Legislators ignore clear law with reappointments



SECTION 57-1-320 of the S.C. Code of Laws isn’t likely to be singled out for praise as a well-written statute. It declares that “no county within a Department of Transportation district shall have a resident commission member for more than one consecutive term.”

But neither is its meaning at all ambiguous — particularly when you look at the corresponding law for the old Highway Commission, which mandated not only that the seats be rotated among the counties, but also that commissioners be nominated by legislators from the host county.

Yet several legislators — apparently with straight faces — are claiming that the law allows a Transportation commissioner to serve two successive terms. And they’re not just claiming it: They’re acting on their claim, in direct violation of the state law that some of them were there to help write.

Earlier this year, legislators from the 1st Congressional District (which doubles as the first Transportation Department district) appointed House Speaker Bobby Harrell’s father, Robert Harrell Sr., to a second consecutive term on the board. This followed by two years the similarly illegal reappointments of Senate Finance Chairman Hugh Leatherman’s son-in-law, John Hardee, in the 2nd District and Moot Truluck in the 6th District.

Speaker Harrell told The Greenville News he doesn’t “know the law that well,” but said it was “pretty clear” that a commissioner can serve “one consecutive term, meaning one after the first one.” As Sen. Greg Ryberg told The Post and Courier: “Only when it comes to the South Carolina DOT commissioners does one equal two.... What part of ‘one’ don’t they understand?”

At least Mr. Harrell pretends he is obeying the law, however absurd that position may be. Sen. Jake Knotts’ response was to argue that the law didn’t make any sense: “When you get a good horse, you ride that horse. This crap about people believing in term limits, you get a term limit every time you get reappointed. If you aren’t doing your job, you don’t get reappointed.”

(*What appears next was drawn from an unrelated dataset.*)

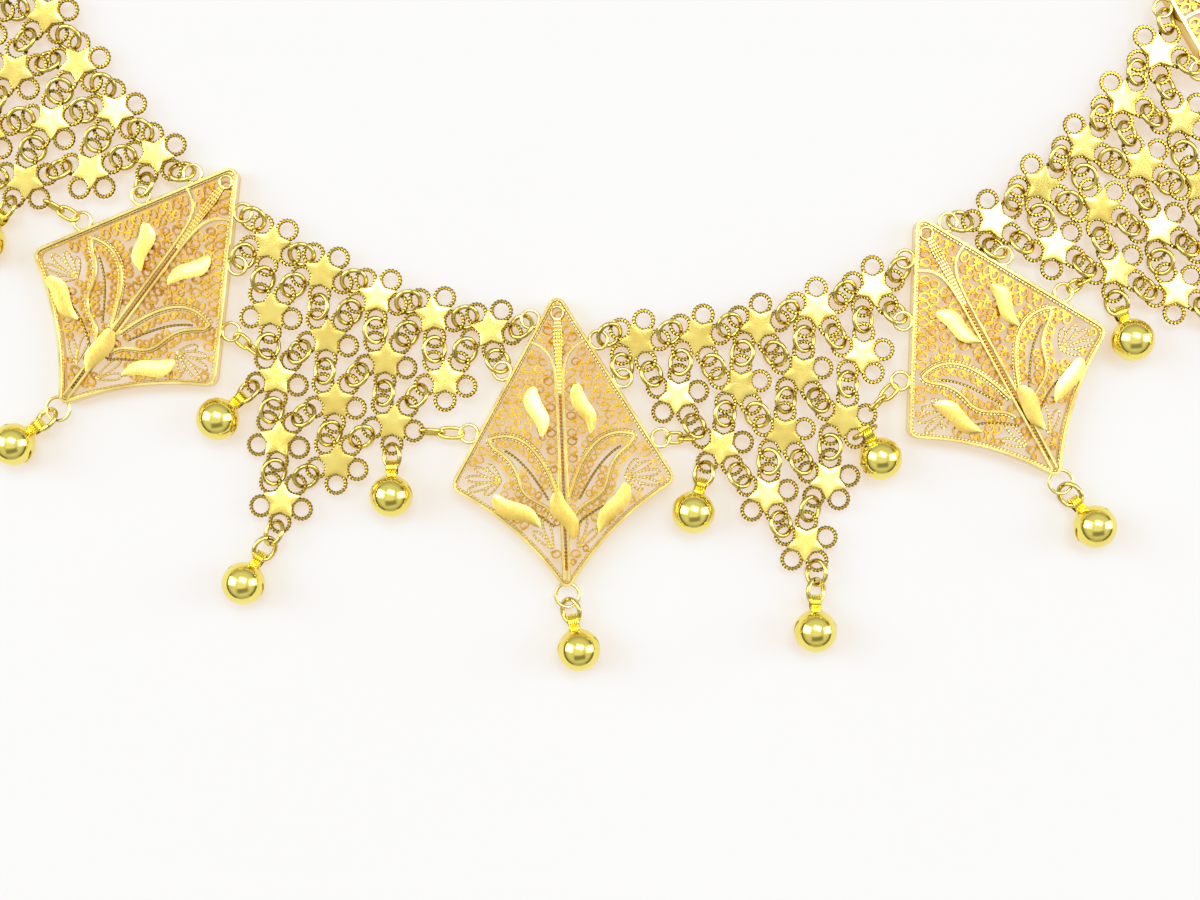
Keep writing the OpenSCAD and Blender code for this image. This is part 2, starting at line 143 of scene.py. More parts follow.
def line_axes(along: np.ndarray, tilt: float) -> tuple[np.ndarray, np.ndarray, np.ndarray]:
    """Axes with X on a line and Y level, turned about the line.

    Args:
        along: Direction of the line.
        tilt: Turn about the line in degrees.

    Returns:
        The X, Y and Z axes.
    """
    x = unit(along)
    y = unit(np.cross(UP, x))
    z = np.cross(x, y)
    c, s = math.cos(math.radians(tilt)), math.sin(math.radians(tilt))
    return x, y * c + z * s, z * c - y * s


def bezier(handles: Pairs, steps: int) -> np.ndarray:
    """Points of a curve through two ends with two handles.

    Args:
        handles: First end, its handle, the other handle and the other end.
        steps: Number of steps between the ends.

    Returns:
        The points, one a row.
    """
    t = np.linspace(0, 1, steps + 1)[:, None]
    s = 1 - t
    a, b, c, d = (np.array(h) for h in handles)
    return s**3 * a + 3 * s * s * t * b + 3 * s * t * t * c + t**3 * d


def arc(centre: tuple[float, float], radius: float, ends: tuple[float, float], steps: int) -> np.ndarray:
    """Points of an arc, with its end angles in degrees from the top and growing to the right."""
    a = np.radians(np.linspace(*ends, steps + 1))
    return np.array(centre) + radius * np.stack([np.sin(a), -np.cos(a)], axis=-1)


def run_of(points: np.ndarray) -> np.ndarray:
    """Distance of each point of a line from its start, along the line."""
    return np.concatenate([[0], np.cumsum(np.linalg.norm(np.diff(points, axis=0), axis=1))])


def resample(points: np.ndarray, step: float, closed: bool = False, multiple: int = 1) -> np.ndarray:
    """Even points along a line.

    Args:
        points: Points of the line.
        step: Distance wanted between points.
        closed: Whether the line returns to its start.
        multiple: The number of steps is a multiple of this.

    Returns:
        The even points. A closed line doesn't repeat its first point.
    """
    line = np.vstack([points, points[:1]]) if closed else points
    run = run_of(line)
    count = max(2, round(run[-1] / step / multiple) * multiple)
    at = np.linspace(0, run[-1], count + 1)
    if closed:
        at = at[:-1]
    return np.stack([np.interp(at, run, line[:, k]) for k in range(line.shape[1])], axis=-1)


def smoothed(points: np.ndarray, rounds: int) -> np.ndarray:
    """Open line with its corners eased over some rounds and its ends kept."""
    for _ in range(rounds):
        eased = (points[:-2] + 2 * points[1:-1] + points[2:]) / 4
        points = np.vstack([points[:1], eased, points[-1:]])
    return points


def beside(line: np.ndarray, offset: float) -> np.ndarray:
    """Line in a plane, moved to its left side by an offset."""
    run = np.gradient(line, axis=0)
    run /= np.linalg.norm(run, axis=1)[:, None]
    return line + offset * np.stack([-run[:, 1], run[:, 0]], axis=-1)


def mirrored(line: np.ndarray) -> np.ndarray:
    """Line on the other side of a kite's middle."""
    return line * np.array([-1.0, 1.0])


def inside(points: np.ndarray, outline: np.ndarray) -> np.ndarray:
    """Which points lie inside a closed outline.

    Args:
        points: Points to test.
        outline: Points of the outline.

    Returns:
        True for each point inside.
    """
    x, y = points[:, :1], points[:, 1:]
    ax, ay = outline[:, 0], outline[:, 1]
    bx, by = np.roll(ax, -1), np.roll(ay, -1)
    crosses = (ay > y) != (by > y)
    at = ax + (y - ay) * (bx - ax) / np.where(by == ay, 1e-9, by - ay)
    return (crosses & (x < at)).sum(axis=1) % 2 == 1


# Sections and faces


def round_section(radius: float, sides: int = 10) -> np.ndarray:
    """Section of a round wire."""
    return radius * circle(sides)[:, :2]


def strip_section(width: float, height: float, edge: float = 0.05) -> np.ndarray:
    """Section of a flat wire on edge, with broken corners."""
    w, h = width / 2, height / 2
    return np.array([
        [w, -h + edge], [w, h - edge], [w - edge, h], [-w + edge, h],
        [-w, h - edge], [-w, -h + edge], [-w + edge, -h], [w - edge, -h],
    ])


def lathe(profile: Sequence[tuple[float, float]], count: int) -> np.ndarray:
    """Rings of points of a shape turned about X, from the radius and the place along X of each."""
    flat = circle(count)[:, :2]
    return np.vstack([np.column_stack([np.full(count, x), r * flat]) for r, x in profile])


def grid_faces(rows: int, columns: int, loop_rows: bool = False, loop_columns: bool = True) -> np.ndarray:
    """Faces of a grid of points, row after row.

    Args:
        rows: Number of rows.
        columns: Number of points in a row.
        loop_rows: Whether the last row joins the first.
        loop_columns: Whether a row's last point joins its first.

    Returns:
        Four point numbers a face.
    """
    index = np.arange(rows * columns).reshape(rows, columns)
    below = index if loop_rows else index[:-1]
    above = np.roll(index, -1, axis=0) if loop_rows else index[1:]
    count = columns if loop_columns else columns - 1
    corners = [below, np.roll(below, -1, axis=1), np.roll(above, -1, axis=1), above]
    return np.stack([c[:, :count] for c in corners], axis=-1).reshape(-1, 4)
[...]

That might make sense — if you were arguing about what the law should be. But that’s not the question. As the attorney general’s office has opined at least six times since the Transportation Department was created in 1993, the law requires a district’s commissioner to be selected from a different county every four years.

That’s why legislators have introduced at least three bills since then to allow commissioners to serve “two consecutive terms” (which some, no doubt, would then claim meant 12 years). When those bills failed to pass, legislators in half the state decided to ignore the law.

That is outrageous. Few things public officials can do are worse than disobeying the laws they are sworn to uphold — particularly when they are the ones who write those laws.

The illegal appointments put the majority of legislators from the 1st, 2nd and 6th districts in the company of former Alabama Chief Justice Roy Moore, who defied a federal court order to remove a Ten Commandments monument he had installed in the state courthouse, and San Francisco Mayor Gavin Newsom, who issued “marriage licenses” to same-sex couples, despite a clear law that prohibited such unions.

As a judge noted when legislators tried to ignore the corresponding law that applied to the old Highway Department, legislators “are in a unique position” to change the law if they don’t like it. And unless or until they have the votes to do that, they need to obey it.